Kalau salah membelanjakan uang ini akan menjadi ancaman buat kita semua. Migas itu saat di eksplorasi kan milik negera, kalau sudah dieksploitasi jadi milik politisi. Untuk memastikan akan dinikmati rakyat dalam jangka panjang, Migas itu harus dipastikan untuk pengembangan SDM. Lalu fokus untuk infrastruktur untuk mendukung aktivitas rakyat, terakhir dananya nggak boleh habis. Jadi Bojonegoro berinvestasi keuangan dan membentuk dana abadi itu.
Saya berpikir akan ada dua sumber dana abadi yang dimungkinkan. Yaitu 100 persen keuntungan saham partisipasi dan DBH yang diperoleh sekitar Rp 1,4 triliun per tahun itu. Kalau bunga bunga pendapatan 6 persen, maka ada pemasukan APBD paling tidak Rp 84 miliar per tahun. Ini dijalankan mengacu pada Undang-Undang No. 33 tahun 2004 tentang Perimbangan Keuangan antara Pemerintah Pusat dan Pemerintahan Daerah. Tapi masalahnya belum ada nomenklaturnya.
Biografi singkat Suyoto
Drs. Suyoto M.Si, yang biasa disapa Suyoto itu lahir di Bojonegoro 17 Februari 1965. Ayah 3 putra itu lulusan Pendidikan Bahasa Arab Institut Agama Islam Negeri Malang. Pascasarjananya dia lulusa dari Ilmu Psikologi Universitas Muhammadiyah Malang.

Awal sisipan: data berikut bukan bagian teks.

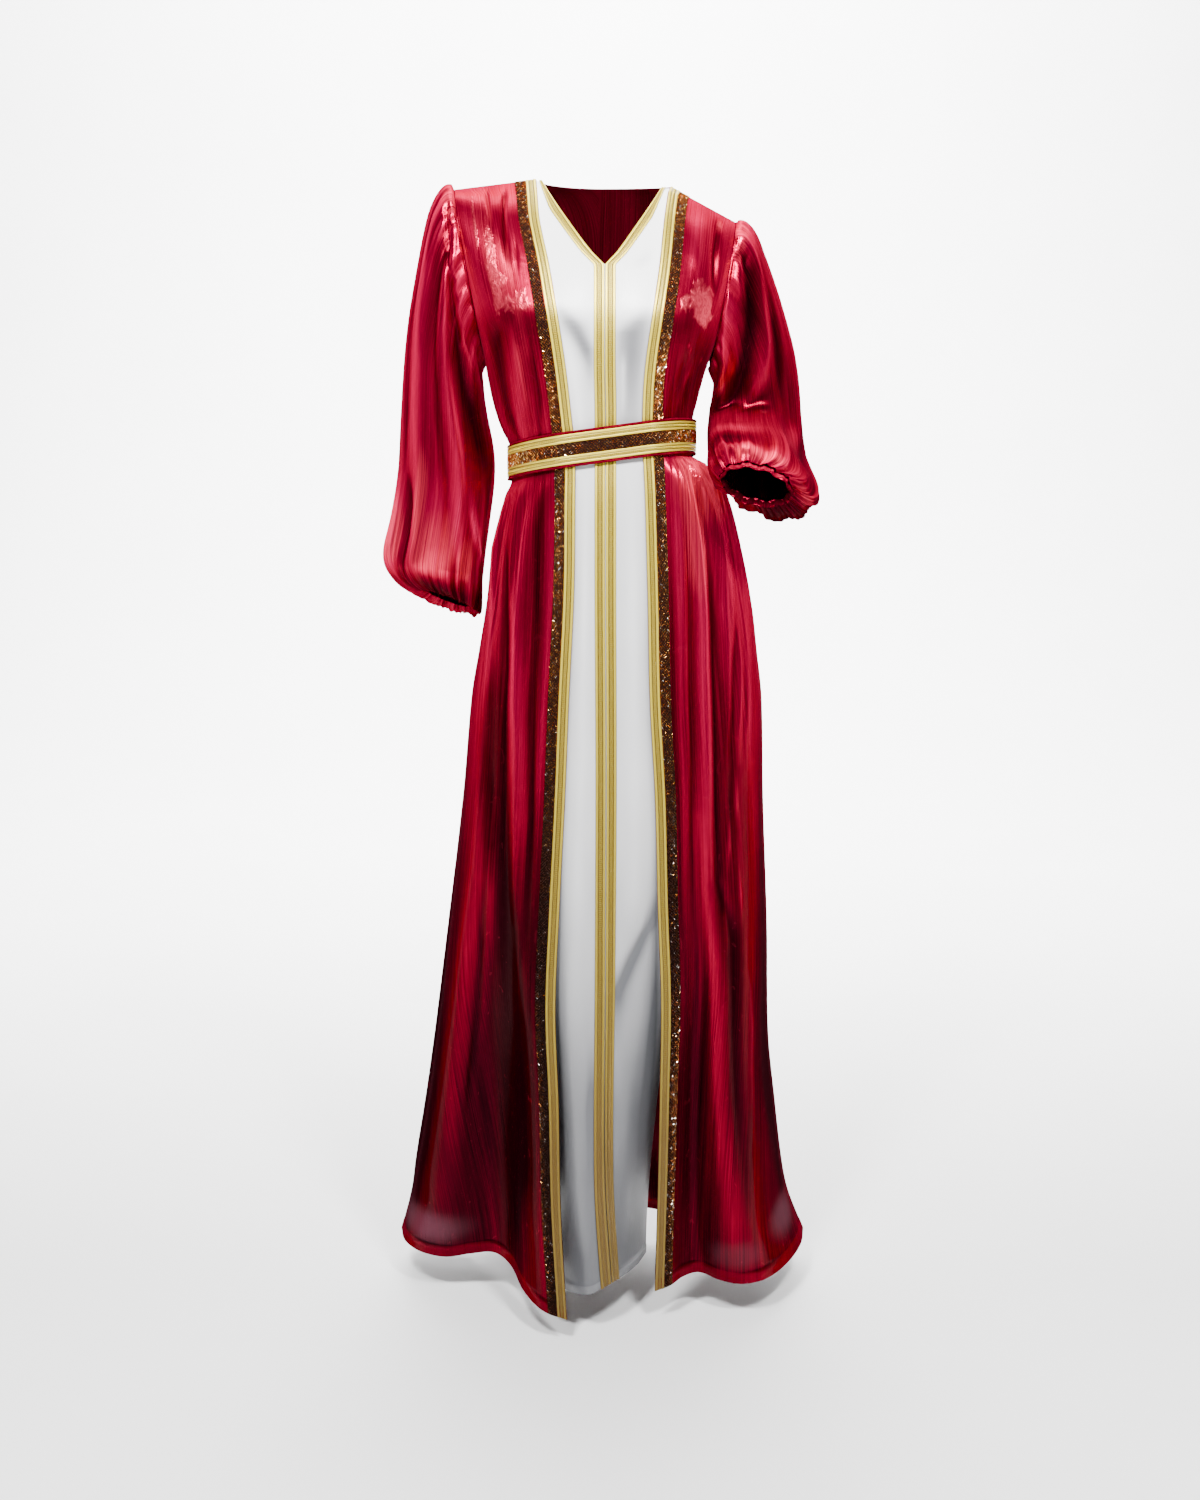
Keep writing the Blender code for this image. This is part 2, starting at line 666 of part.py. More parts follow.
def robe_back():
    """The back of the robe, whose right and left half meet at the centre back seam."""
    heights = [NECK["right"][2]] + LEVELS
    rows = []
    for level in heights:
        line = back_row(level)
        length = np.linalg.norm(np.diff(line, axis=0), axis=1).sum()
        rows.append(resample(line, np.linspace(SEAM_GAP / 2, length - SEAM_GAP / 2, BACK_COLUMNS)))
    grid = np.array(rows)
    grid[0, :, 1] += SEAM_GAP / 2
    outward = grid_normals(grid, BACKWARD)
    rows_with_armhole = sum(1 for z in heights if z > UNDERARM_LEVEL)
    outward[0] = in_shoulder_seam(outward[0])
    outward = in_seams(outward, "right", rows_with_armhole, 0)
    outward = in_seams(outward, "left", rows_with_armhole, -1)
    middle = BACK_COLUMNS // 2
    outward[:, middle] = in_plane(outward[:, middle], ACROSS_X)
    halves = {"right": slice(0, middle + 1), "left": slice(middle, BACK_COLUMNS)}
    for side in SIDES:
        half, inward = grid[:, halves[side]].copy(), -outward[:, halves[side]]
        seam = -1 if side == "right" else 0
        half[:, seam, 0] = grid[:, middle, 0].mean() + SIGN[side] * SEAM_GAP / 2
        bodice_and_skirt(f"back_{side}", half, inward, heights)


def strip(name, grid, outward, start, end, finish, lift=LAY_GAP, thickness=BAND_WALL):
    """A trim on the stretch of a grid between two columns, moved out from its points."""
    shares = (TRIM_MARGIN, 1.0 - TRIM_MARGIN)
    a, b = grid[:, start], grid[:, end]
    na, nb = outward[:, start], outward[:, end]
    points = np.stack([a + (b - a) * share for share in shares], axis=1)
    normals = np.stack([na + (nb - na) * share for share in shares], axis=1)
    rows = len(grid)
    wall(
        name,
        (points + normals * (lift + thickness)).reshape(-1, 3),
        (points + normals * lift).reshape(-1, 3),
        grid_faces(rows, 2),
        finish,
    )


def panel_levels(side):
    """The white panel's row heights: the robe front's own down to the panel's shorter hem."""
    above = [z for z in front_levels(side) if z > PANEL_HEM + LEAST_ROW]
    return above + [PANEL_HEM]


def panel_half(side, heights):
    """One half of the white panel, from the neck edge or the centre line to under the robe."""
    robe, outward = front_grid(side, heights)
    normals = outward[:, :3]
    depth = WALL + LAY_GAP
    under = robe[:, :3] - normals * depth
    rows = []
    for i, level in enumerate(heights):
        centre = curve(PANEL_CENTRE, level)
        half = curve(V_EDGE_HALF, level)[1] if level > V_LEVEL else 0.0
        middle = tilted(np.array([[centre[1], centre[2], level]]))[0]
        edge = under[i, 0]
        width = max(abs(edge[0] - middle[0]) - half, PANEL_LEAST)
        braid = min(BRAID_WIDTH, width * BRAID_MOST_SHARE)
        stops = np.concatenate([[0.0], np.linspace(braid, width, PANEL_COLUMNS)])
        reach = abs(edge[0] - middle[0])
        share = (reach - width + stops) / reach
        line = np.column_stack(
            [
                middle[0] + (edge[0] - middle[0]) * share,
                middle[1] + (edge[1] - middle[1]) * share**2,
                middle[2] + (edge[2] - middle[2]) * share,
            ]
        )
        rows.append(np.vstack([line, under[i, 1:]]))
    rows = np.array(rows)
    steps = np.linalg.norm(np.diff(rows[-1], axis=0), axis=1)
    distances = np.concatenate([[0.0], np.cumsum(steps)])
    hem = np.array([curve(PANEL_HEM_PLAN[side], distance)[1:] for distance in distances])
    swung = hem - rows[-1, :, :2]
    for i, level in enumerate(heights):
        share = (SWING_TOP - level) / (SWING_TOP - PANEL_HEM)
        rows[i, :, :2] += swung * float(smooth(0.0, 1.0, share))
    return rows


def white_panel():
    """The white front panel: two halves that meet on the centre line below the V neck."""
    heights = {side: panel_levels(side) for side in SIDES}
    halves = {side: panel_half(side, heights[side]) for side in SIDES}
    normals = {side: grid_normals(halves[side], FRONTWARD) for side in SIDES}
    below = sum(1 for z in heights["right"] if z <= V_LEVEL)
    middle = normals["right"][-below:, 0] + normals["left"][-below:, 0]
    middle /= np.linalg.norm(middle, axis=1, keepdims=True)
    points, outward, faces, start = [], [], [], {}
    for side in SIDES:
        normals[side][-below:, 0] = middle
        rows, columns = halves[side].shape[:2]
        start[side] = sum(len(part) for part in points)
        points.append(halves[side].reshape(-1, 3))
        outward.append(normals[side].reshape(-1, 3))
        for face in grid_faces(rows, columns):
            moved = tuple(index + start[side] for index in face)
            faces.append(moved if side == "left" else tuple(reversed(moved)))
    rows, columns = halves["left"].shape[:2]
    shift = len(points[0]) - rows * columns
    shared = {}
    for i in range(rows - below, rows):
        shared[start["left"] + i * columns] = i * columns + shift
    faces = [tuple(shared.get(index, index) for index in face) for face in faces]
    points, outward = np.vstack(points), np.vstack(outward)
    used = sorted({index for face in faces for index in face})
    renumber = {old: new for new, old in enumerate(used)}
    faces = [tuple(renumber[index] for index in face) for face in faces]
    points, outward = points[used], outward[used]
    wall("front_panel", points, points - outward * PANEL_WALL, faces, "white_satin")
    for side in SIDES:
        grid = halves[side].copy()
        # The two braids stay apart on the centre line.
        grid[-below:, 0, 0] += SIGN[side] * SEAM_GAP / 2
        strip(f"neck_braid_{side}", grid, normals[side], 0, 1, "gold_braid")


def ring_frames(side):
    """Centres, outer half-vectors and front half-vectors of a sleeve's rings."""
    rows = [armhole_ring(side)]
    for row in SLEEVE_RINGS[side]:
        rows.append((np.array(row[:3]), np.array(row[3:6]), row[6], row[7]))
    centres = np.array([(outer + inner) / 2 for outer, inner, _, _ in rows])
    across = np.array([(outer - inner) / 2 for outer, inner, _, _ in rows])
    front = np.array(
        [
            (0.0, -depth * math.cos(math.radians(pitch)), depth * math.sin(math.radians(pitch)))
            for _, _, depth, pitch in rows
        ]
    )
    return centres, across, front


def armhole_ring(side):
    """The sleeve's first ring, a seam gap outside the armhole."""
    step = armhole_normal(side) * ARMHOLE_GAP
    return np.array(TIP[side]) + step, np.array(UNDERARM[side]) + step, ARMHOLE_HALF_DEPTH, 0


def body_reach(side):
    """How far out the robe reaches on one side: rows of heights, depths and distances."""
    rows = []
    for level in LEVELS:
        if not SLEEVE_NEAR[0] < level < SLEEVE_NEAR[1]:
            continue
        front = front_row(side, level)
        back = back_row(level)
        half = back[: len(back) // 2] if side == "right" else back[len(back) // 2 :][::-1]
        ring = np.vstack([front, half])
        ring = ring[np.argsort(ring[:, 1])]
        rows.append(ring)
    return rows


def kept_clear(points, side, rows, gap):
    """Points moved out sideways until they are a gap clear of the robe."""
    moved = points.copy()
    for k, (x, y, z) in enumerate(points):
        heights = [np.interp(y, row[:, 1], row[:, 2]) for row in rows]
        reach = [np.interp(y, row[:, 1], np.abs(row[:, 0])) for row in rows]
        least = np.interp(-z, [-height for height in heights], reach) + gap
        moved[k, 0] = SIGN[side] * max(abs(x), least)
    return moved


def ramp(stops, share, drop=1.0):
    """Rises between the first two stops and falls by drop between the last two."""
    rise, fall = smooth(stops[0], stops[1], share), smooth(stops[2], stops[3], share)
    return float(rise * (1.0 - drop * fall))


def sleeve_wave(share, angle):
    """Outward offset of a sleeve's cloth at a share of its length and an angle from its outer side."""
    head = ramp(HEAD_RAMP, share)
    cuff = ramp(CUFF_RAMP, share, CUFF_DROP)
    middle = ramp(LONG_FOLD_RAMP, share)
    top = (0.5 + 0.5 * np.cos(angle)) ** HEAD_TOP_POWER
    return (
        HEAD_DEPTH * head * top * np.cos(HEAD_GATHERS * angle)
        + CUFF_DEPTH * cuff * np.cos(CUFF_GATHERS * angle)
        + LONG_FOLD_DEPTH * middle * np.sin(LONG_FOLDS * angle + LONG_FOLD_TWIST * share)
    )


def sleeve(side):
    """A bishop sleeve, gathered at the armhole and drawn in to its cuff seam."""
    centres, across, front = ring_frames(side)
    count = len(centres)
    angles = np.linspace(0.0, 2 * math.pi, SLEEVE_SIDES, endpoint=False)
    grid = np.zeros((count, SLEEVE_SIDES, 3))
    spokes = np.zeros_like(grid)
    rows_near = body_reach(side)
    for i in range(count):
        share = i / (count - 1)
        spoke = np.outer(np.cos(angles), across[i]) + np.outer(np.sin(angles), front[i])
        length = np.linalg.norm(spoke, axis=1, keepdims=True)
        waved = spoke * (1 + sleeve_wave(share, angles)[:, None] / length)
        grid[i] = centres[i] + waved
        if i > CLEAR_RINGS[0]:
            near = float(smooth(*CLEAR_RINGS, i))
            gap = SLEEVE_CLEAR * near + LAY_GAP * (1 - near)
            grid[i] = kept_clear(grid[i], side, rows_near, gap)
        spokes[i] = waved
    closed = np.concatenate([grid[:, -1:], grid, grid[:, :1]], axis=1)
    rows = np.gradient(closed, axis=0)[:, 1:-1]
    columns = np.gradient(closed, axis=1)[:, 1:-1]
    outward = np.cross(rows, columns)
    outward /= np.linalg.norm(outward, axis=2, keepdims=True)
    if (outward * spokes).sum() < 0:
        outward = -outward
    for i in (0, count - 1):
        plane = armhole_normal(side) if i == 0 else np.cross(across[i], front[i])
        outward[i] = in_plane(outward[i], plane / np.linalg.norm(plane))
    wall(
        f"sleeve_{side}",
        grid.reshape(-1, 3),
        (grid - outward * WALL).reshape(-1, 3),
        grid_faces(count, SLEEVE_SIDES, closed=True),
        "red_satin",
    )


def cuff(side):
    """The elastic cuff, scrunched, from just inside the sleeve's last ring to the hand opening."""
    centres, across, front = ring_frames(side)
    axis = np.array(CUFF_AXIS[side])
    axis /= np.linalg.norm(axis)
    angles = np.linspace(0.0, 2 * math.pi, SLEEVE_SIDES, endpoint=False)
    spoke = np.outer(np.cos(angles), across[-1]) + np.outer(np.sin(angles), front[-1])
    length = np.linalg.norm(spoke, axis=1, keepdims=True)
    wave = sleeve_wave(1.0, angles)[:, None] - CUFF_INSET[side]
    grid = []
    for share in (0.0, 1.0):
        grow = CUFF_FLARE[side] * share
        line = axis * (CUFF_LENGTH[side] * share - CUFF_BACK)
        grid.append(centres[-1] + spoke * (1 + (wave + grow) / length) + line)
    grid = np.array(grid)
    wall(
        f"cuff_{side}",
        grid.reshape(-1, 3),
        (grid - (spoke / length) * WALL).reshape(-1, 3),
        grid_faces(2, SLEEVE_SIDES, closed=True),
        "red_satin",
    )


def hull(points):
    """The convex outline of points in plan, counter-clockwise."""
    points = sorted({(round(float(x), 6), round(float(y), 6)) for x, y in points})

    def half(ordered):
        line = []
        for point in ordered:
            while len(line) > 1:
                (ax, ay), (bx, by) = line[-2], line[-1]
                if (bx - ax) * (point[1] - ay) - (by - ay) * (point[0] - ax) > 0:
                    break
                line.pop()
            line.append(point)
        return line[:-1]

    return np.array(half(points) + half(points[::-1]))


def belt_ring(offset, height):
    """A taut closed line round the waist and its trims, at a height on the band."""
    around = np.vstack(
        [
            sampled_plan(front_row("right", level), front_row("left", level), back_row(level))
            for level in BELT_OVER
        ]
    )
    circle = np.linspace(0.0, 2 * math.pi, BELT_SPREAD_SIDES, endpoint=False)
    spread = np.column_stack([np.cos(circle), np.sin(circle)]) * offset
    outline = hull((around[:, None] + spread[None]).reshape(-1, 2))
    loop = np.vstack([outline, outline[:1]])
    loop = np.column_stack([loop, np.zeros(len(loop))])
    length = np.linalg.norm(np.diff(loop, axis=0), axis=1).sum()
    ring = resample(loop, np.linspace(0.0, length, BELT_SIDES, endpoint=False))
    ring[:, 2] = BELT_LEVEL + height + BELT_RISE_X * ring[:, 0] + BELT_RISE_Y * ring[:, 1]
    return ring


def sampled_plan(*lines):
    """The plan of some lines, thinned out."""
    return np.vstack([line[::BELT_SAMPLE_STEP, :2] for line in lines])


def belt_piece(name, low, high, inner_offset, thickness, finish):
    """One band of the belt between two heights, measured from its middle."""
    outer = [belt_ring(inner_offset + thickness, height) for height in (high, low)]
    inner = [belt_ring(inner_offset, height) for height in (high, low)]
    wall(
        name,
        np.vstack(outer),
        np.vstack(inner),
        grid_faces(2, BELT_SIDES, closed=True),
        finish,
    )


def belt():
    """The belt: a red band with two gold braids and a sequin strip between them."""
    half = BELT_HEIGHT / 2
    on_band = BELT_STANDOFF + BELT_WALL + LAY_GAP
    belt_piece("belt_band", -half, half, BELT_STANDOFF, BELT_WALL, "red_satin")
    top = half - BELT_EDGE
    middle = top - BELT_BRAID
    belt_piece("belt_braid_upper", middle, top, on_band, BAND_WALL, "gold_braid")
    belt_piece("belt_braid_lower", -top, -middle, on_band, BAND_WALL, "gold_braid")
    belt_piece(
        "belt_sequin_strip",
        -middle + LAY_GAP,
        middle - LAY_GAP,
        on_band,
        BAND_WALL,
        "copper_sequin",
    )


def main():
    """Clears the scene and makes every piece of the dress."""
    for obj in list(bpy.data.objects):
        bpy.data.objects.remove(obj)
    robe_back()
    for side in SIDES:
        grid, outward = robe_front(side)
        strip(f"gold_band_{side}", grid, outward, 0, 1, "gold_braid")
        strip(f"sequin_band_{side}", grid, outward, 1, 2, "copper_sequin")
        sleeve(side)
        cuff(side)
    white_panel()
    belt()


main()
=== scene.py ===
"""Looks of the layered satin dress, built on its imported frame.

Metres, +Z up, the front faces -Y and the wearer's left is +X. The garment's own lines are worked
out again here, close together, and each piece of cloth is a thin shell on them with its folds.
"""

import math

import bpy
import numpy as np
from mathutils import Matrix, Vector


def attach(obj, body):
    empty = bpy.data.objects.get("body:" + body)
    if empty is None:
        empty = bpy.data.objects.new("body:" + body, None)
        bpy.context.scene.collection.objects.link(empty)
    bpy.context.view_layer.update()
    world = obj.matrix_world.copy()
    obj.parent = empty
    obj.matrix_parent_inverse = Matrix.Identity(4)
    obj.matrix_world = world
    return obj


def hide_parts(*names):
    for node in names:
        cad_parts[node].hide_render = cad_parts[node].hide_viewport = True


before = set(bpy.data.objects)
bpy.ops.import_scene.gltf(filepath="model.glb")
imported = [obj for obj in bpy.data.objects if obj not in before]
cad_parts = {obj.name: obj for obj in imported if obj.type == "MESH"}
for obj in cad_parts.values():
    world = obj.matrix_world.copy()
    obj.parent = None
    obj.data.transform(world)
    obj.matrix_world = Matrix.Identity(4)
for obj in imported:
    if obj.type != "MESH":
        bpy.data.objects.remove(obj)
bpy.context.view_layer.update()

# Cloth, trims and the gaps between them
WALL = 0.002
SEAM_GAP = 0.0004
ARMHOLE_GAP = 0.0008
LAY_GAP = 0.0004

# Widths of the sewn-on trims
GOLD_WIDTH = 0.014
SEQUIN_WIDTH = 0.014
BRAID_WIDTH = 0.014
PANEL_LEAST = 0.004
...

Suyoto menjadi Rektor Universitas Muhammadiyah Gresik tahun tahun 2000 sampai 2004. Di luar sebagai pengajar, Sutoyo juga terjun ke politik sejak tahun 1998 dengan menjadi Ketua Pimpinan Pusat Pemuda Muhammadiyah bidang pengembangan Pemikiran Agama dan Masyarakat. Dia pernah menjadi Ketua DPW PAN Jawa Timur dan Ketua Fraksi PAN DPRD Jatim
Suyoto masih aktif menulis buku, tak kurang dari 10 buku sudah dia terbitkan. Dia juga aktif menjadi pembicara di bidang keilmuan yang dia miliki. Sampai sekarang dia masih mengajar di almamaternya.